On April 3, the Virginia governor signed SB 1737, which provides a 30-day stay of eviction and foreclosure proceedings for furloughed federal employees and contractors during a partial closure of the federal government. The law grants a tenant or homeowner who defaults on a housing payment after December 22, 2018, a 30-day stay on eviction or foreclosure proceedings. The tenant or homeowner must provide “written proof” that they were subject to a furlough, or were not otherwise receiving wages, as a result of the partial government shutdown that began on December 22, 2018. The tenant or homeowner must be an (i) employee of the federal government; (ii) a federal government contractor; or (iii) an employee of a contractor for the federal government. The law is effective immediately and expires on September 30.
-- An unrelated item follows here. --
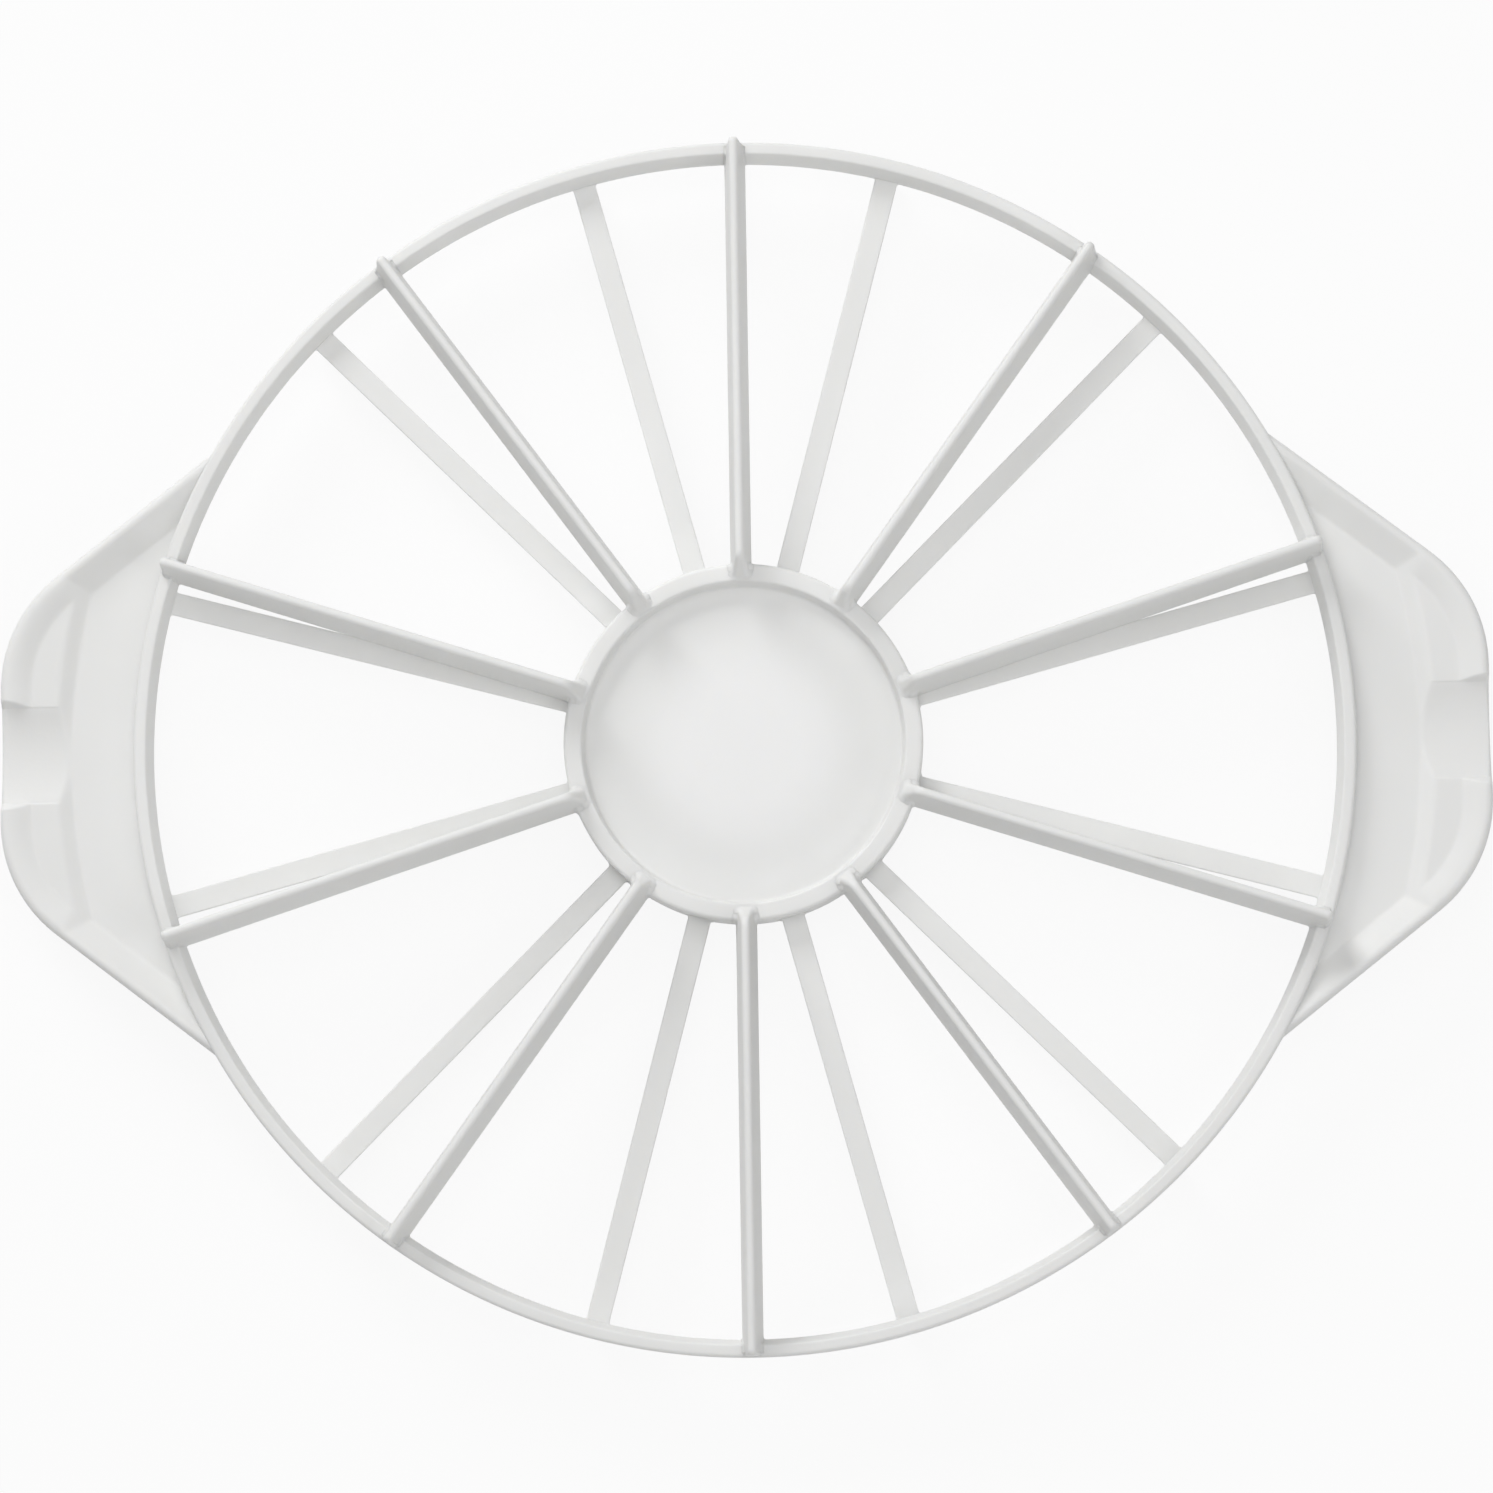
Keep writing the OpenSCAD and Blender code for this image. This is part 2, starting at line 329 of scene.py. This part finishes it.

On April 5, the Minnesota Department of Commerce (Department) issued guidance clarifying the types of entities meeting the definition of “sales finance company” under Minnesota law for purposes of whether a license is needed to conduct business. The guidance requires “any company who purchases motor vehicle retail installment contracts from retail sellers located in Minnesota, and applies a finance charge,” to obtain a motor vehicle sales finance company license. Any company engaged in the business of a “sales finance company” is required to apply for and maintain a license under Minnesota law, regardless of whether the company has a physical presence in Minnesota or whether an in-state retail seller chooses to hold and collect retail installment contracts out-of-state.
Completed applications by companies that purchase motor vehicle retail installment contracts are due to the Department by July 1. The license application requirement will only apply to those contracts entered into on or after July 1. Non-depository financial institution applicants must apply through the Nationwide Multistate Licensing System (NMLS).